Mayfly: Private Aggregate Insights from Ephemeral Streams of On-Device User Data
Christopher Bian, Albert Cheu, Stanislav Chiknavaryan, Zoe Gong, Marco Gruteser, Oliver Guinan, Yannis Guzman, Peter Kairouz, Artem Lagzdin, Ryan McKenna, Grace Ni, Edo Roth, Maya Spivak, Timon Van Overveldt, Ren Yi
TL;DR
Mayfly solves private, scalable analytics over ephemeral on-device streams by combining on-device data minimization, immediate in-memory cross-device aggregation, and streaming differential privacy. It supports programmable SQL-like queries over time-windowed data, with a novel DP mechanism tailored to high-dimensional location-based Group-By-Sum workloads, achieving $\,\epsilon = 2$ per device per week in a production deployment across hundreds of millions of devices. The system emphasizes ephemerality and data minimization while delivering utility through a latency-tolerant anonymous release and hierarchical aggregation. The results on a sustainability use case demonstrate strong device reach and favorable utility, with a detailed evaluation of DP mechanisms showing Activity+Metric Scaling as a key contributor to utility under tight privacy budgets. The work highlights practical tradeoffs between privacy, latency, and device resource usage, and points to future opportunities in confidential federated computations and broader domain applicability beyond location data.
Abstract
This paper introduces Mayfly, a federated analytics approach enabling aggregate queries over ephemeral on-device data streams without central persistence of sensitive user data.
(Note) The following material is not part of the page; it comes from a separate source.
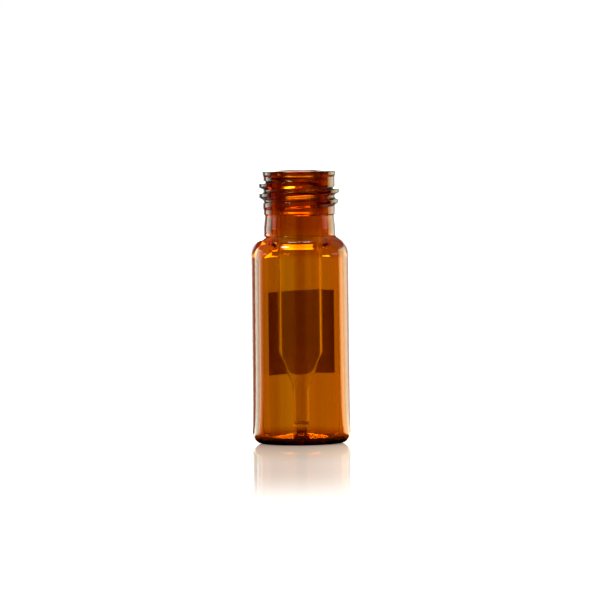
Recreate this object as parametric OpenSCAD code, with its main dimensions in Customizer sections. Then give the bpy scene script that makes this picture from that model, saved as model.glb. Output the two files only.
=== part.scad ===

Mayfly minimizes data via on-device windowing and contribution bounding through SQL-programmability, anonymizes user data via streaming differential privacy (DP), and mandates immediate in-memory cross-device aggregation on the server -- ensuring only privatized aggregates are revealed to data analysts. Deployed for a sustainability use case estimating transportation carbon emissions from private location data, Mayfly computed over 4 million statistics across more than 500 million devices with a per-device, per-week DP $\varepsilon = 2$ while meeting strict data utility requirements. To achieve this, we designed a new DP mechanism for Group-By-Sum workloads leveraging statistical properties of location data, with potential applicability to other domains.